Here the parties’ experts came to different conclusions in their event studies, specifically disagreeing about the cause and effect relationship between the alleged misrepresentations made by defendant and the price of the securities.
While plaintiff’s expert opined that the common shares did respond to “new, material, company-specific news,” the defendants’ expert flatly disagreed, stating that the common shares “did not respond differently on news days versus no-news days and thus did not trade in an efficient market.”
With regard to such conflicting expert opinions at the class certification stage, the court stated, “[T]he court does not need to conduct an analysis of which expert is more credible at the class certification stage; instead, this argument may be proper at trial or on a motion for summary judgment.”
The court went on, “Further, if the court were to determine which expert was more credible, it would engage in an analysis of the merits of plaintiff’s claim.

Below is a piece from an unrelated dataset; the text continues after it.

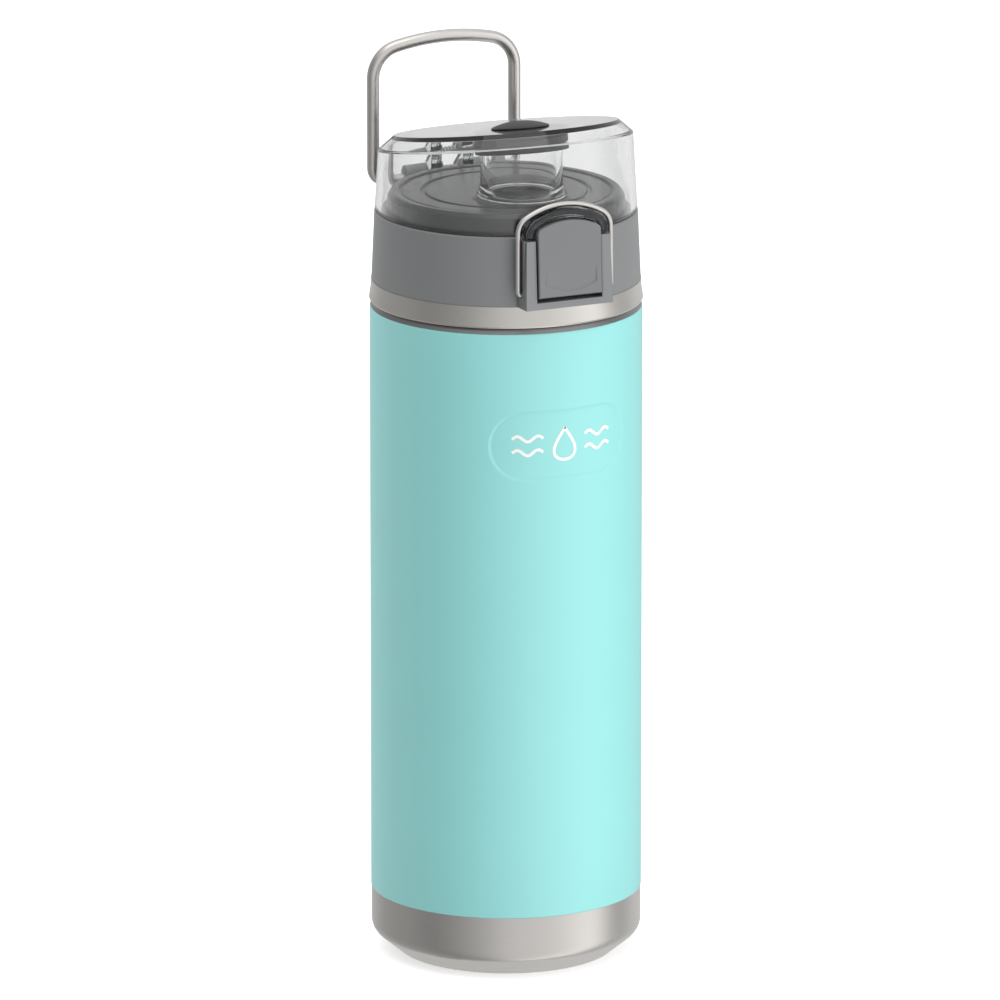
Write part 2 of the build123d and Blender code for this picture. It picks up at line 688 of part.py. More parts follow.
# ================================================================ button
with BuildPart() as button_pin:
    pin_plane = Plane(
        origin=(-BUTTON_PIN_X, BUTTON_PIVOT_Y, BUTTON_PIVOT_Z), x_dir=(0, 1, 0), z_dir=(1, 0, 0)
    )
    with BuildSketch(pin_plane):
        Circle(BUTTON_PIN_R)
    extrude(amount=2 * BUTTON_PIN_X)
button_pin.part.label = "button_pin"
export_step(button_pin.part, "parts/button_pin.step")

well_plane = Plane(
    origin=(0, WINDOW_BACK_Y - BUTTON_COIL_GAP, BUTTON_COIL_Z), x_dir=(1, 0, 0), z_dir=(0, -1, 0)
)
button_coil = coil(BUTTON_COIL_PITCH, BUTTON_COIL_LENGTH, BUTTON_COIL_R, BUTTON_WIRE_R, 0)
with BuildPart() as button_spring:
    add(button_coil.moved(well_plane.location))
button_spring.part.label = "button_spring"
export_step(button_spring.part, "parts/button_spring.step")

button_front_y = BLOCK_LOW_Y - BUTTON_PROUD
button_plate = arch(
    button_front_y, BUTTON_BACK_Y, BUTTON_X, BUTTON_LOW_Z, BUTTON_SIDE_Z, BUTTON_TOP_Z,
    BUTTON_CORNER_R,
)
front_cut = x_prism(
    [
        (button_front_y + BUTTON_DRAFT, BUTTON_LOW_Z - CUT_ROOM),
        (BLOCK_TOP_Y - BUTTON_PROUD - BUTTON_DRAFT, BUTTON_TOP_Z + CUT_ROOM),
        (button_front_y - CUT_ROOM, BUTTON_TOP_Z + CUT_ROOM),
        (button_front_y - CUT_ROOM, BUTTON_LOW_Z - CUT_ROOM),
    ],
    -BUTTON_X - CUT_ROOM,
    BUTTON_X + CUT_ROOM,
)
smile_in_x = SMILE_X - SMILE_W
smile_in_z = SMILE_Z + SMILE_RISE
with BuildPart() as smile:
    with BuildSketch(Plane.XZ.offset(-button_front_y - BUTTON_DRAFT)):
        with BuildLine():
            ThreePointArc((-SMILE_X, SMILE_Z), (0, SMILE_LOW_Z), (SMILE_X, SMILE_Z))
            Line((SMILE_X, SMILE_Z), (smile_in_x, smile_in_z))
            ThreePointArc(
                (smile_in_x, smile_in_z), (0, SMILE_LOW_Z + SMILE_W), (-smile_in_x, smile_in_z)
            )
            Line((-smile_in_x, smile_in_z), (-SMILE_X, SMILE_Z))
        make_face()
    extrude(amount=-SMILE_T)

with BuildPart() as push_button:
    add(button_plate)
    add(front_cut, mode=Mode.SUBTRACT)
    add(smile.part)
    add(block(HOOK_X, BUTTON_BACK_Y - CUT_ROOM, HOOK_TIP_Y, HOOK_LOW_Z, HOOK_TOP_Z))
    add(
        x_cylinder(
            BUTTON_PIN_R + RUN_FIT, -BUTTON_X, BUTTON_X, BUTTON_PIVOT_Y, BUTTON_PIVOT_Z
        ),
        mode=Mode.SUBTRACT,
    )
    with BuildSketch(Plane.XZ.offset(-BUTTON_WELL_Y)):
        with Locations((0, BUTTON_COIL_Z)):
            Circle(BUTTON_COIL_R + BUTTON_WELL_ROOM)
    extrude(amount=-BUTTON_WELL_CUT, mode=Mode.SUBTRACT)
push_button.part.label = "push_button"
export_step(push_button.part, "parts/push_button.step")

# ================================================================ lock ring
ring_slope = (RING_TOP_Y - RING_PIVOT_Y) / (RING_TOP_Z - RING_PIVOT_Z)
ring_plane = Plane(
    origin=(0, RING_PIVOT_Y, RING_PIVOT_Z), x_dir=(1, 0, 0), z_dir=(0, -1, ring_slope)
)
ring_side = RING_SIDE_Z - RING_PIVOT_Z
ring_top = RING_TOP_Z - RING_PIVOT_Z
with BuildPart() as lock_ring:
    with BuildLine(ring_plane) as wire_path:
        Polyline((-RING_END_X, 0), (-RING_LOW_X, 0), (-RING_SIDE_X, ring_side))
        ThreePointArc((-RING_SIDE_X, ring_side), (0, ring_top), (RING_SIDE_X, ring_side))
        Polyline((RING_SIDE_X, ring_side), (RING_LOW_X, 0), (RING_END_X, 0))
        fillet(wire_path.vertices().group_by(Axis.Z)[1], RING_TOP_FILLET)
        ring_feet = wire_path.vertices().group_by(Axis.Z)[0]
        fillet(ring_feet.filter_by(lambda v: abs(v.X) > RING_END_X + 1), RING_FOOT_FILLET)
    with BuildSketch(Plane(origin=wire_path.line @ 0, z_dir=wire_path.line % 0)):
        Circle(RING_R)
    sweep(path=wire_path.line)
lock_ring.part.label = "lock_ring"
export_step(lock_ring.part, "parts/lock_ring.step")

# ================================================================ cover
def cover_body(inset):
    """The closed shape of the cover, or of its hollow when inset by the wall."""
    top_z = COVER_TOP_Z + COVER_BLANK
    low_r = LID_TOP_R - inset
    high_r = low_r - COVER_CONE * (top_z - COVER_LOW_Z)
    with BuildPart() as body:
        with BuildSketch(Plane.XZ):
            Polygon(
                (0, COVER_LOW_Z),
                (low_r, COVER_LOW_Z),
                (high_r, top_z),
                (0, top_z),
                align=None,
            )
        revolve(axis=Axis.Z)
        split(
            bisect_by=Plane(origin=(0, 0, COVER_TOP_Z - inset), z_dir=TOP_NORMAL),
            keep=Keep.BOTTOM,
        )
        top_face = body.faces().sort_by(Axis.Z)[-1]
        chamfer(top_face.edges(), COVER_CHAMFER_FLAT, COVER_CHAMFER_WALL, reference=top_face)
    return body.part


cover_outside = cover_body(0)
cover_inside = cover_body(COVER_T)
apron_out = APRON_GAP + APRON_W
apron = arch(
    APRON_Y, APRON_ROOT_Y, BUTTON_X + apron_out, COVER_LOW_Z, BUTTON_SIDE_Z + APRON_SIDE_RISE,
    BUTTON_TOP_Z + apron_out, BUTTON_CORNER_R + apron_out,
)
button_way = arch(
    APRON_Y - CUT_ROOM, APRON_BACK_Y, BUTTON_X + APRON_GAP, COVER_LOW_Z - CUT_ROOM,
    BUTTON_SIDE_Z + APRON_GAP, BUTTON_TOP_Z + APRON_GAP, BUTTON_CORNER_R + APRON_GAP,
)
hook_slot = block(
    HOOK_X + HOOK_ROOM_X, APRON_BACK_Y - CUT_ROOM, HOOK_TIP_Y + HOOK_ROOM_Y,
    HOOK_LOW_Z - HOOK_ROOM_LOW, HOOK_TOP_Z + HOOK_ROOM_TOP,
)
knuckle_section = [
    (KNUCKLE_ROOT_Y, HINGE_Z + KNUCKLE_EASE),
    (HINGE_Y, HINGE_Z + KNUCKLE_EASE),
    (HINGE_Y + KNUCKLE_REACH, HINGE_Z + KNUCKLE_RISE),
    (KNUCKLE_TIP_Y, KNUCKLE_TOP_Z - 1.0),
    (KNUCKLE_TIP_Y - 1.0, KNUCKLE_TOP_Z),
    (KNUCKLE_ROOT_Y - 0.2, KNUCKLE_TOP_Z),
]
knuckles = []
for side in SIDES:
    low_x = min(side * KNUCKLE_IN_X, side * KNUCKLE_OUT_X)
    high_x = max(side * KNUCKLE_IN_X, side * KNUCKLE_OUT_X)
    knuckles.append(x_prism(knuckle_section, low_x, high_x))
    knuckles.append(x_cylinder(BARREL_R - KNUCKLE_EASE, low_x, high_x, HINGE_Y, HINGE_Z))

with BuildPart() as cover:
    add(cover_outside)
    add(apron)
    add(cover_inside, mode=Mode.SUBTRACT)
    add(button_way, mode=Mode.SUBTRACT)
    add(hook_slot, mode=Mode.SUBTRACT)
    add(
        x_cylinder(
            BARREL_R + COVER_RELIEF, -EAR_OUT_X - COVER_RELIEF, EAR_OUT_X + COVER_RELIEF,
            HINGE_Y, HINGE_Z,
        ),
        mode=Mode.SUBTRACT,
    )
    for knuckle in knuckles:
        add(knuckle)
    add(
        x_cylinder(PIN_R + RUN_FIT, -KNUCKLE_OUT_X, KNUCKLE_OUT_X, HINGE_Y, HINGE_Z),
        mode=Mode.SUBTRACT,
    )
    with BuildSketch(PLUG_PLANE.offset(CUT_ROOM)):
        Circle(PLUG_STEM_R + RUN_FIT)
    extrude(amount=-PLUG_CUT, mode=Mode.SUBTRACT)
cover.part.label = "cover"
export_step(cover.part, "parts/cover.step")

with BuildPart(PLUG_PLANE.offset(WELD)) as plug_head:
    Cylinder(PLUG_HEAD_R, PLUG_HEAD_H, align=(Align.CENTER, Align.CENTER, Align.MIN))
    with Locations((0, 0, PLUG_HEAD_H - PLUG_DOME_R)):
        Sphere(PLUG_DOME_R, mode=Mode.INTERSECT)
    dome_face = plug_head.faces().filter_by(GeomType.SPHERE)[0]
    fillet(dome_face.edges().filter_by(GeomType.CIRCLE), PLUG_HEAD_SOFT_R)

with BuildPart() as spout_plug:
    add(plug_head.part)
    with BuildSketch(PLUG_PLANE.offset(WELD)):
        Circle(PLUG_STEM_R)
    extrude(amount=-COVER_T - 2 * WELD)
    with BuildSketch(PLUG_PLANE.offset(-COVER_T - WELD)):
        Circle(PLUG_R)
    extrude(amount=-(PLUG_DEPTH - COVER_T - WELD))
    with BuildSketch(PLUG_PLANE.offset(-RIM_GAP + RUN_FIT)):
        Circle(PLUG_SKIRT_IN_R)
    extrude(amount=-PLUG_CUT, mode=Mode.SUBTRACT)
    with BuildSketch(PLUG_PLANE.offset(-RIM_GAP + RUN_FIT)):
        Circle(PLUG_BOSS_R)
    extrude(amount=-PLUG_BOSS_T)
spout_plug.part.label = "spout_plug"
export_step(spout_plug.part, "parts/spout_plug.step")

# ================================================================ handle
handle_plane = Plane(origin=(0, HINGE_Y, 0), x_dir=(1, 0, 0), z_dir=(0, -1, 0))
with BuildPart() as carry_handle:
    with BuildLine(handle_plane) as rod_path:
        Polyline((-HANDLE_END_X, HINGE_Z), (-HANDLE_X, HINGE_Z), (-HANDLE_X, HANDLE_SIDE_Z))
        ThreePointArc((-HANDLE_X, HANDLE_SIDE_Z), (0, HANDLE_TOP_Z), (HANDLE_X, HANDLE_SIDE_Z))
        Polyline((HANDLE_X, HANDLE_SIDE_Z), (HANDLE_X, HINGE_Z), (HANDLE_END_X, HINGE_Z))
        fillet(rod_path.vertices().group_by(Axis.Z)[-1], HANDLE_CORNER_R)
        handle_feet = rod_path.vertices().group_by(Axis.Z)[0]
        fillet(handle_feet.filter_by(lambda v: abs(v.X) > HANDLE_X - 1), HANDLE_FOOT_R)
    with BuildSketch(Plane(origin=rod_path.line @ 0, z_dir=rod_path.line % 0)):
        Circle(ROD_R)
    sweep(path=rod_path.line)
carry_handle.part.label = "carry_handle"
export_step(carry_handle.part, "parts/carry_handle.step")
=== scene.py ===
"""Looks for the insulated water bottle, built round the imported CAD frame. Metres, +Z up."""

import json
from math import atan2, cos, exp, hypot, pi, radians, sin, tan

import bmesh
import bpy
from mathutils import Matrix, Vector


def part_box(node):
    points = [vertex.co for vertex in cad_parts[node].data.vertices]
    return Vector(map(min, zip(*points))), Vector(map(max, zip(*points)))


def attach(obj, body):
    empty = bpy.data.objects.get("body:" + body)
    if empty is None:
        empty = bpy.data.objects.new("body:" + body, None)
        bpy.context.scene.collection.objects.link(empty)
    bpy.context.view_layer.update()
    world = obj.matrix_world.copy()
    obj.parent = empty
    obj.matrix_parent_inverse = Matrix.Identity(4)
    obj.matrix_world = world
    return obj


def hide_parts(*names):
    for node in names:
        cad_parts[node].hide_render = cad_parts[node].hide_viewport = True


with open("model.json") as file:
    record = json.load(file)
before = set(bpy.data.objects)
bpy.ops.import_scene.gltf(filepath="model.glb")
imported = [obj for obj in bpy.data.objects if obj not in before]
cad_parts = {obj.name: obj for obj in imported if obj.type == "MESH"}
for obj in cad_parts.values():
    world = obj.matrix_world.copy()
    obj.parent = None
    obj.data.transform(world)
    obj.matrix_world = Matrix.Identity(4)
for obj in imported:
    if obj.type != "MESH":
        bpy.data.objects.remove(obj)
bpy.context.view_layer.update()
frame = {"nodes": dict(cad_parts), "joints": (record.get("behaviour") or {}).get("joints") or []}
MM = 0.001
TURN = 2 * pi
STRAIGHT = 1e-4          # corners this close to straight, in radians, are left alone
MERGE = 1e-7             # metres: points this close become one
GAP_REACH = 0.0012       # metres: how far round a point its surroundings shade it
GAP_TONE = 0.12          # share of its colour that a fully shaded gap keeps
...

Even though a merits analysis often overlaps with a class certification motion, a court only needs to conduct an analysis of the merits when necessary” (citing the Supreme Court’s decision this term in Amgen).
Case One to Follow
The case is instructive in light of the foregoing trends in securities litigation. Not only does it address a growing area of litigation, it also applies two recent U.S. Supreme Court decisions, issued just this term: Amgen, which specifically addressed class certification and securities class actions, and Comcast, which addressed the role of a plaintiff’s damage expert at the class certification stage.
Although Comcast denied class certification – unlike the decision here – the judge in this ruling distinguishedComcast since it addressed antitrust, not securities, litigation.
The case and ruling is In Re Heckmann Corp. Securities Litigation, 1:10-CV-378 (D. Del., June 6, 2013).
Have courts strayed too far on the side of favoring class certification in securities actions?